Für die weißrussische Wirtschaft sind vergünstigte Lieferungen eine über Gedeih und Verderb entscheidende Schlüsselfrage – während Russland schon lange Schluss machen möchte mit den Extrawürsten für nahe Verwandte und Verbündete. Außerdem gibt es, wie auch schon so oft, Streitigkeiten um die umfangreichen weißrussischen Lebensmittelexporte nach Russland: Moskauer Behörden warfen jüngst Minsk vor, im großen Stil eigentlich mit Sanktionen belegtes ukrainisches Fleisch nach Russland verkauft zu haben. Auch in Russland eigentlich verbotenes Sanktions-Obst aus der EU oder Fisch aus Norwegen werde von cleveren Geschäftemachern in Weißrussland en masse umetikettiert, werfen die Russen ihren Nachbarn immer wieder vor.

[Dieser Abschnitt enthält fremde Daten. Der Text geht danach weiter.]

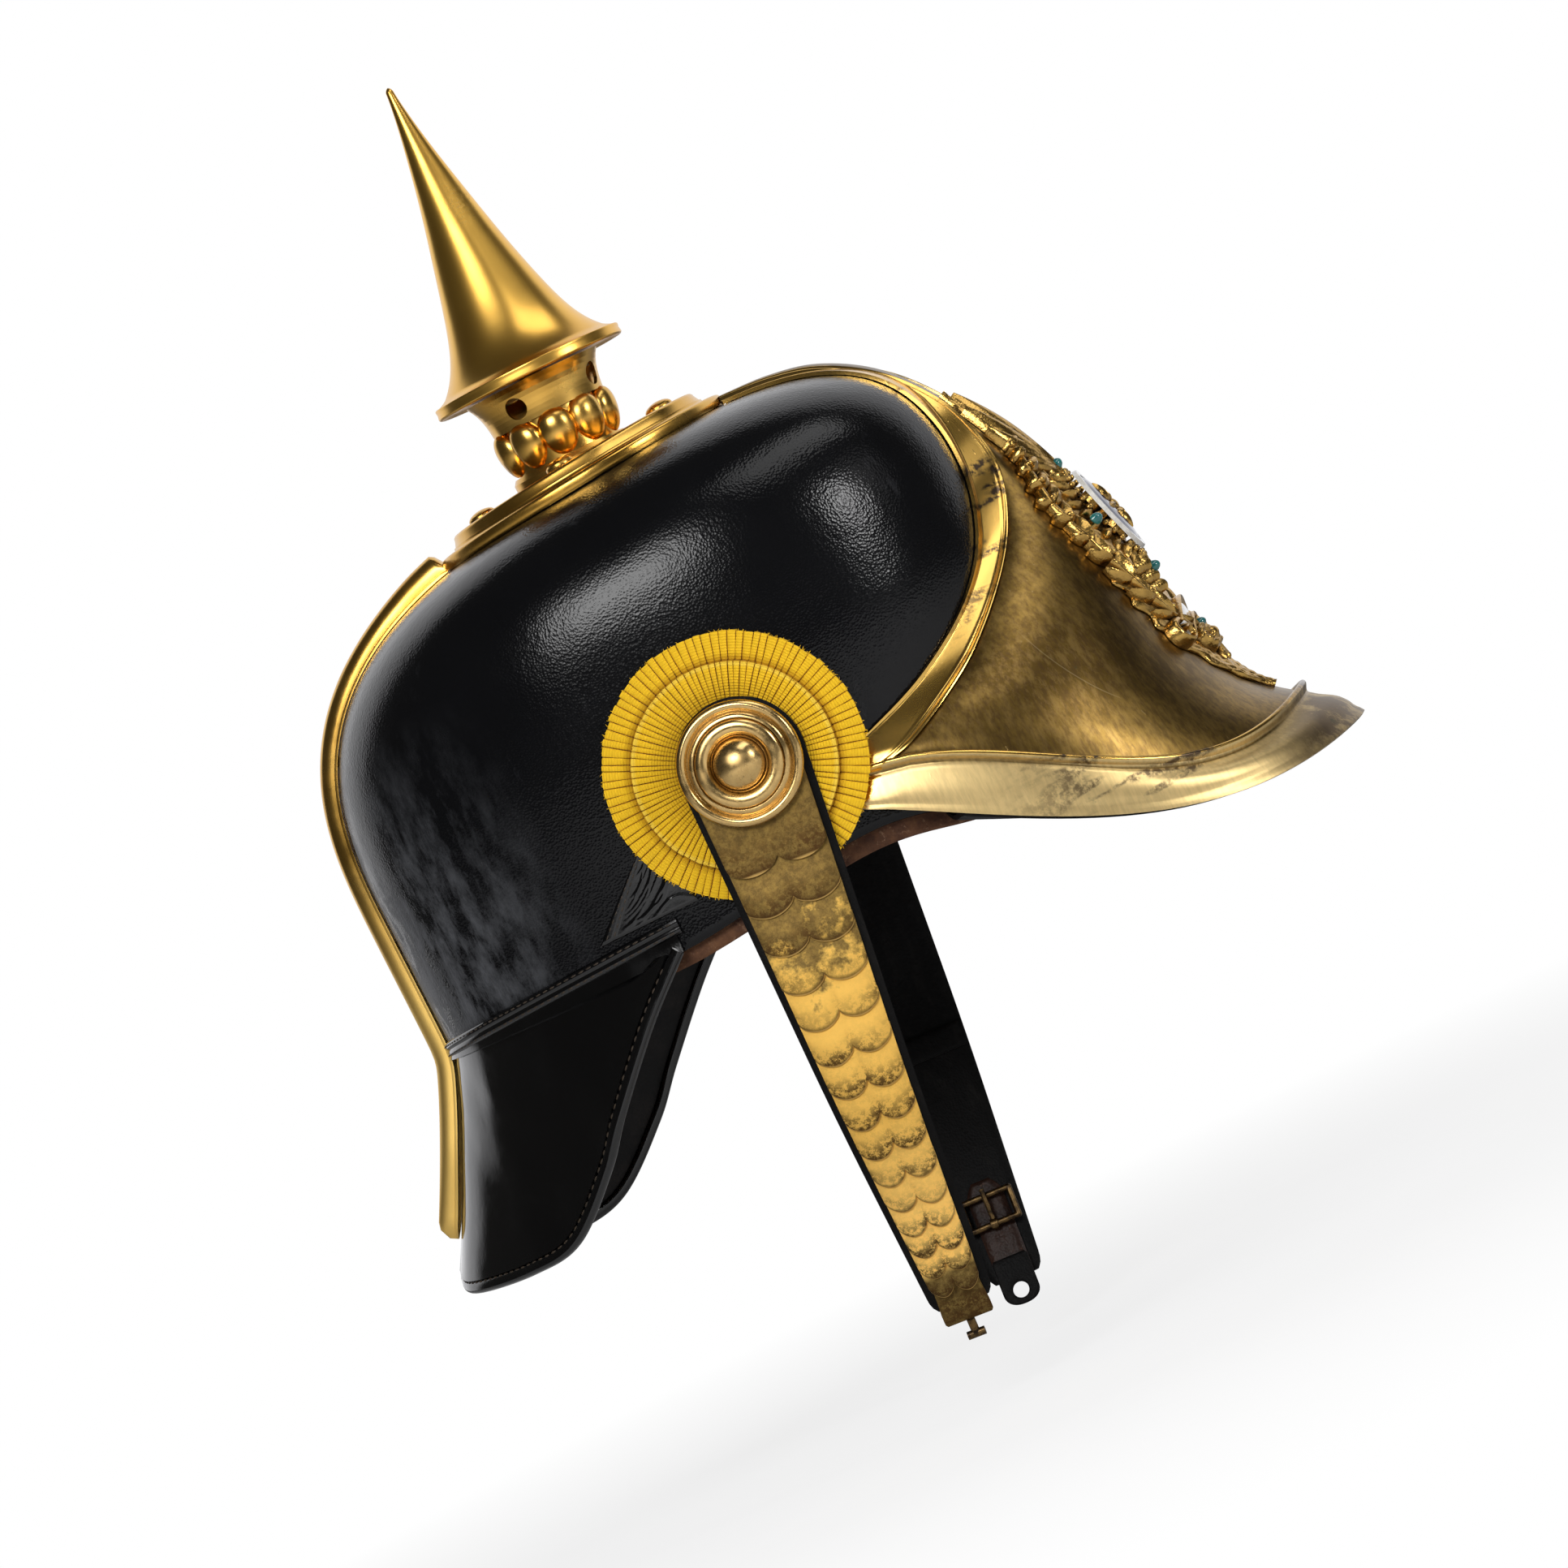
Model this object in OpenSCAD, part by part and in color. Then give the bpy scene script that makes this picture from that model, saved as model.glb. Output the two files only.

Eurasische Wirtschaftsunion sucht Zollfrei-Partnerschaften in aller Welt

Auch wenn derartiger interner Knatsch das Gedeihen der Wirtschaftsunion überschattet, bemüht sich die EAWU parallel, ihre ökonomische Reichweite über die eigenen Grenzen hinweg auszudehnen: Wie Tigran Sarkisjan, der Leiter der Wirtschaftskommission der Union mitteilte, hätten die vier anwesenden Präsidenten die Aufnahme von Gesprächen über die Schaffung von Freihandelszonen mit dem Iran, Ägypten, Indien und Singapur gut geheißen. Mit Israel und Serbien liefen derartige Verhandlungen bereits, auf einer separaten Ebene auch mit China.

Kasachstan unternimmt Syrien-Vermittlungsinitiative

Der wichtigste Gesprächspartner Putins während des Petersburger Gipfels war eindeutig Nursultan Nasarbajew, der Langzeit-Präsident Kasachstans. Beide hatten bereits am Sonntag ein umfangreiches Programm in Petersburg gemeinsam absolviert. Dabei ging es offenbar auch um die große internationale Politik: Denn Nasarbajew bekundete in Petersburg seine Bereitschaft, in seiner Hauptstadt Astana einen neuen Anlauf für internationale Friedensgespräche zur Lösung des Syrienkonflikts  zu organisieren: Neben Russland hätten ihm der Iran, das syrische Assad-Regime und die Türkei bereits ihr Interesse daran bekundet, erklärte Nasarbajew. Ob die anderen Player auf dem syrischen Schachbrett, die USA, die Nato oder auch Saudi-Arabien, ebenfalls noch angefragt werden sollen, blieb aber offen.

Der kasachische Staatschef hat in letzter Zeit einige Erfahrung mit derartigen Vermittlungsmissionen gesammelt. Sowohl bei der Beilegung des russisch-türkischen Zerwürfnisses nach dem Abschuss eines russischen Kampfjets wie auch bei Kontakten zwischen Russland und der Ukraine wegen des Donbass-Konflikts hat er den dezenten Mittelsmann gespielt.